> **INFORMATION SHOWN**:
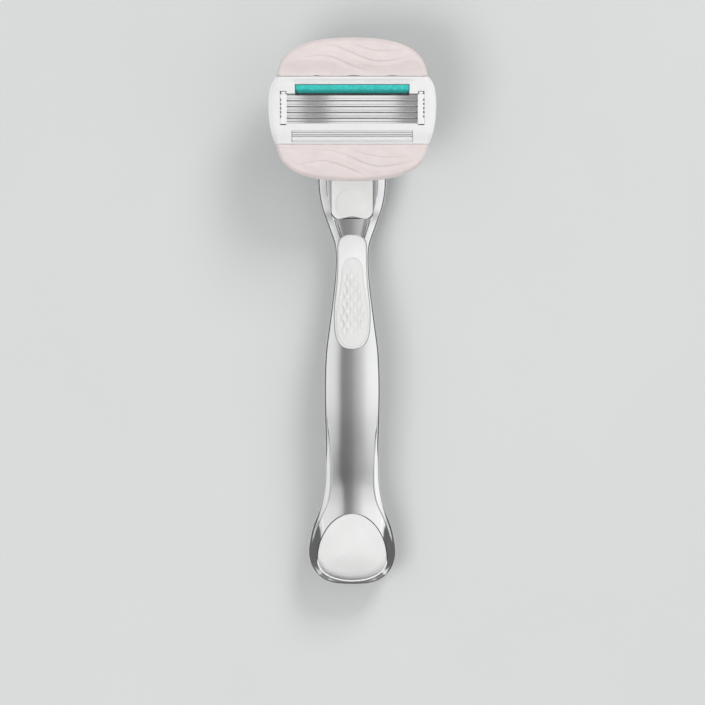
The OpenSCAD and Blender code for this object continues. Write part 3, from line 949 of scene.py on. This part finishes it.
class RAZOR_OT_release_button(bpy.types.Operator):
    """Sliding release button with a thumb dish and its spring tab"""

    bl_idname = "razor.release_button"
    bl_label = "Release button"

    def execute(self, context):
        bm = bmesh.new()
        top_y = BUTTON_HIGH.y - 0.4

        def place(u, v):
            x = math.sin((u - 0.5) * math.pi) * BUTTON_HALF * 0.983
            y = mix(button_end(x), top_y, v)
            return Vector((x, y, button_height(x, y)))

        placed_grid(bm, 44, 44, place)
        weld(bm)
        roll_edge(bm, [(0.08, 0.03), (0.15, 0.1), (0.19, 0.22), (0.19, 1.9)])
        tab_low = box_mm("button_spring")[0]
        block(bm, (-1.5, tab_low.y - 1.6, dock_height(tab_low.y, -4.4)),
              (1.5, tab_low.y - 0.3, dock_height(tab_low.y, -0.6)))
        finish = gloss_plastic_finish("Button plastic", shown_colours().button)
        make_piece("release_button_shell", bm, "button", finish, "button_plastic", ["release_button"],
                   sharp=50)
        return {"FINISHED"}


# ---------------------------------------------------------------- head

UPPER_SEAM = 64.0
LOWER_SEAM = 45.7
# Half width of the housing band at y
BAND_STATIONS = [
    (45.7, 21.0), (47.0, 21.6), (48.5, 22.1), (50.2, 22.5), (52.0, 22.8), (54.5, 23.0), (57.0, 23.05),
    (59.0, 22.9), (60.8, 22.65), (62.0, 22.25), (63.0, 21.7), (63.6, 21.2), (64.0, 20.7),
]
WINDOW_LOW, WINDOW_HIGH = 51.3, 59.45
WINDOW_HALF = 18.05
CLIP_INNER, CLIP_OUTER = 17.95, 19.42
CLIP_POCKET = 19.78
STRIP_LOW, STRIP_HIGH = box_mm("lubricating_strip")
GUARD_LOW = box_mm("guard")[0]
GUARD_HALF = 16.5
BLADE_HALF, SUPPORT_HALF = 18.4, 18.2


def band_half(y):
    return table_row(BAND_STATIONS, y)[0]


def housing_height(x, y):
    """The skin of the housing: level round the blades and falling away to the two seams and the sides."""
    low_fall = 0.75 * smooth((49.0 - y) / 3.4)
    across = 1 - smooth((abs(x) - 15.5) / 2.5)
    high_fall = 0.75 * across * smooth((63.75 - y) / 1.3) * (1 - smooth((62.35 - y) / 0.25))
    half = band_half(y)
    side_fall = 0.9 * max(0.0, (abs(x) - 20.0) / (half - 20.0)) ** 2.2 if half > 20.05 else 0.0
    return SKIN_Z - low_fall - high_fall - side_fall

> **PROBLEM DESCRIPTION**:
Nothing should be left out: repeat all of the data exactly.

> **CORRECT OUTPUT**:
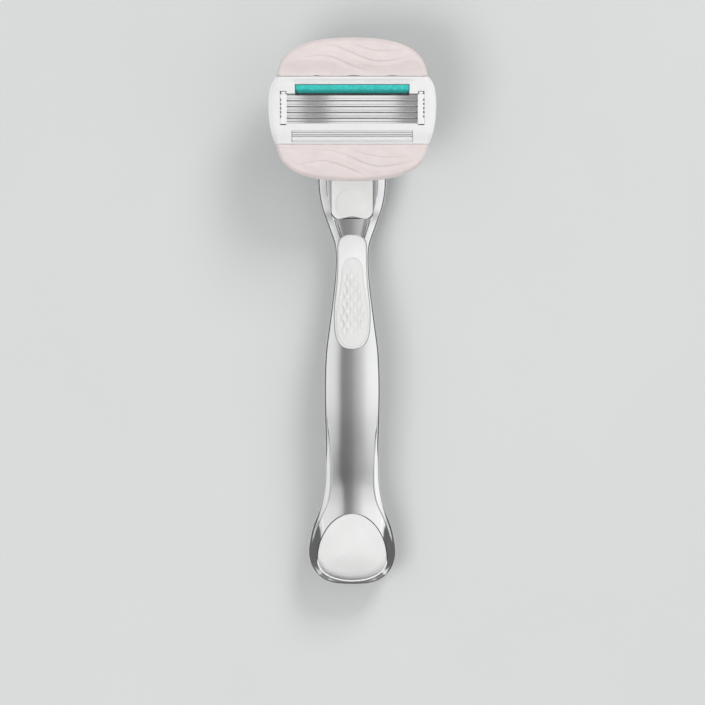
The OpenSCAD and Blender code for this object continues. Write part 3, from line 949 of scene.py on. This part finishes it.
class RAZOR_OT_release_button(bpy.types.Operator):
    """Sliding release button with a thumb dish and its spring tab"""

    bl_idname = "razor.release_button"
    bl_label = "Release button"

    def execute(self, context):
        bm = bmesh.new()
        top_y = BUTTON_HIGH.y - 0.4

        def place(u, v):
            x = math.sin((u - 0.5) * math.pi) * BUTTON_HALF * 0.983
            y = mix(button_end(x), top_y, v)
            return Vector((x, y, button_height(x, y)))

        placed_grid(bm, 44, 44, place)
        weld(bm)
        roll_edge(bm, [(0.08, 0.03), (0.15, 0.1), (0.19, 0.22), (0.19, 1.9)])
        tab_low = box_mm("button_spring")[0]
        block(bm, (-1.5, tab_low.y - 1.6, dock_height(tab_low.y, -4.4)),
              (1.5, tab_low.y - 0.3, dock_height(tab_low.y, -0.6)))
        finish = gloss_plastic_finish("Button plastic", shown_colours().button)
        make_piece("release_button_shell", bm, "button", finish, "button_plastic", ["release_button"],
                   sharp=50)
        return {"FINISHED"}


# ---------------------------------------------------------------- head

UPPER_SEAM = 64.0
LOWER_SEAM = 45.7
# Half width of the housing band at y
BAND_STATIONS = [
    (45.7, 21.0), (47.0, 21.6), (48.5, 22.1), (50.2, 22.5), (52.0, 22.8), (54.5, 23.0), (57.0, 23.05),
    (59.0, 22.9), (60.8, 22.65), (62.0, 22.25), (63.0, 21.7), (63.6, 21.2), (64.0, 20.7),
]
WINDOW_LOW, WINDOW_HIGH = 51.3, 59.45
WINDOW_HALF = 18.05
CLIP_INNER, CLIP_OUTER = 17.95, 19.42
CLIP_POCKET = 19.78
STRIP_LOW, STRIP_HIGH = box_mm("lubricating_strip")
GUARD_LOW = box_mm("guard")[0]
GUARD_HALF = 16.5
BLADE_HALF, SUPPORT_HALF = 18.4, 18.2


def band_half(y):
    return table_row(BAND_STATIONS, y)[0]


def housing_height(x, y):
    """The skin of the housing: level round the blades and falling away to the two seams and the sides."""
    low_fall = 0.75 * smooth((49.0 - y) / 3.4)
    across = 1 - smooth((abs(x) - 15.5) / 2.5)
    high_fall = 0.75 * across * smooth((63.75 - y) / 1.3) * (1 - smooth((62.35 - y) / 0.25))
    half = band_half(y)
    side_fall = 0.9 * max(0.0, (abs(x) - 20.0) / (half - 20.0)) ** 2.2 if half > 20.05 else 0.0
    return SKIN_Z - low_fall - high_fall - side_fall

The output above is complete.